フランス語圏表象文化(担当 谷口 亜沙子 教授)
  「強制収容所」や「ホロコースト」や「全体主義」という言葉は、もしかすると自分の日常とは関係のない、どこか遠い話に聞こえるかもしれません。この授業の目的は、現代の欧米文化において極めて大きな意味を持ち続けている第二次世界大戦に関する基本的な知識を身につけ、ヨーロッパ・ユダヤ人の虐殺の記憶をめぐる問題や、強制収容所という20世紀を特徴づけるシステムの考察を通して、いま日本で起きていることへの自分自身の向き合い方を振り返ることです。「普通の人びと」が加害に転ずる瞬間、言葉にしえなかった被害がついに言葉にされる瞬間、帰還者や生存者たちのかかえる構造的な孤絶感や、そうした言葉をうけとめる社会の問題などについて考えながら、 ニュースやSNS、あるいは日々の対話における自分自身の「言葉」への向き合い方を鋳なおすことが試みられます。
 
 授業は、毎週のリアクションペーパーとそのフィードバックを通じて、参加者同士が「書き言葉」を交わしあうことによって進められます。

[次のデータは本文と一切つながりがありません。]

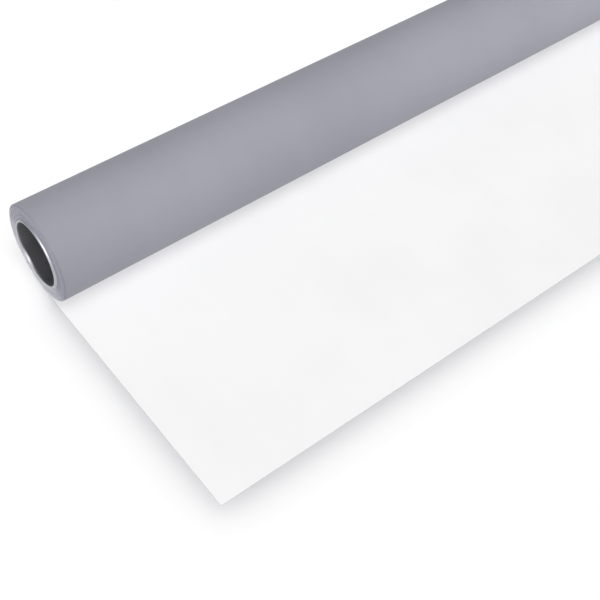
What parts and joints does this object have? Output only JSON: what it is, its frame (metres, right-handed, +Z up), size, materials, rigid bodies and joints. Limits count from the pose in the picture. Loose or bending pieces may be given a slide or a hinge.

自分にとって「遠い」ように感じられていたさまざまな問題が次第につながりあい、肌に迫って感じられるようになるまで、思考を鍛えてゆく作業に参加してみてください。 手掛かりとする資料は、歴史ドキュメンタリーなどの映像資料、フィクション映画、フランスの歴史教科書、文学作品や証言資料など多岐にわたり、フランス語の原文を使用することもありますが、翻訳も併用しますので、フランス語の学習歴に関わらずどなたでも履修することができます。
 
 キーワードとしては、全体主義、管理社会、監視社会、戦争、暴力、差別、いじめ、政治的無関心、不寛容、官僚制度、歴史否定主義、そして、それらに抵抗するものとしての「言葉」をあげておきます。 
フランス語学研究(担当 杉山 利恵子 教授)
[学生からの紹介]
 フランス文学の授業では、1・2年の時は週に2回の文法関連の必修授業があります。
 3年ではより専門的な、講読や作品研究の授業が中心となり、文法の必修授業はなくなります。
 
 この授業は、「語学研究」という専門的な印象を受ける名前ですが、内容は簡単に言うとフランス語についての一歩踏み込んだ授業という感じです。
 フランス語という外国語を勉強するのは、やはり日本人の私たちには難しく、「なんで?」と思うこともたくさんあります。例外もたくさんあるし、不思議なこの授業では、この「なんで?」の謎を解きます。例外も含めて、どうしてこの時制になるのか、どうしてこの表現になるのかといった謎が、授業を追うごとに分かるようになっていきます。

 「なんで?」が「そうか!」に変わる瞬間がとても楽しみです。さらにこの授業の魅力は、フランス語だけでなく日本語までも勉強してしまうところです。普段何も考えずに使っている日本語からも考察することによって、日本語との共通点や相違点も見えてくる上に、フランス語への理解も深まるのです。意識していなかった日本語も、丸暗記していたフランス語も理解できてしまう、お得な授業なのです。そして忘れないために練習問題を解いて完璧!

 講読の授業などでフランス語を読むことが多いのですが、最近ではそれが少し楽しく感じるようになりました。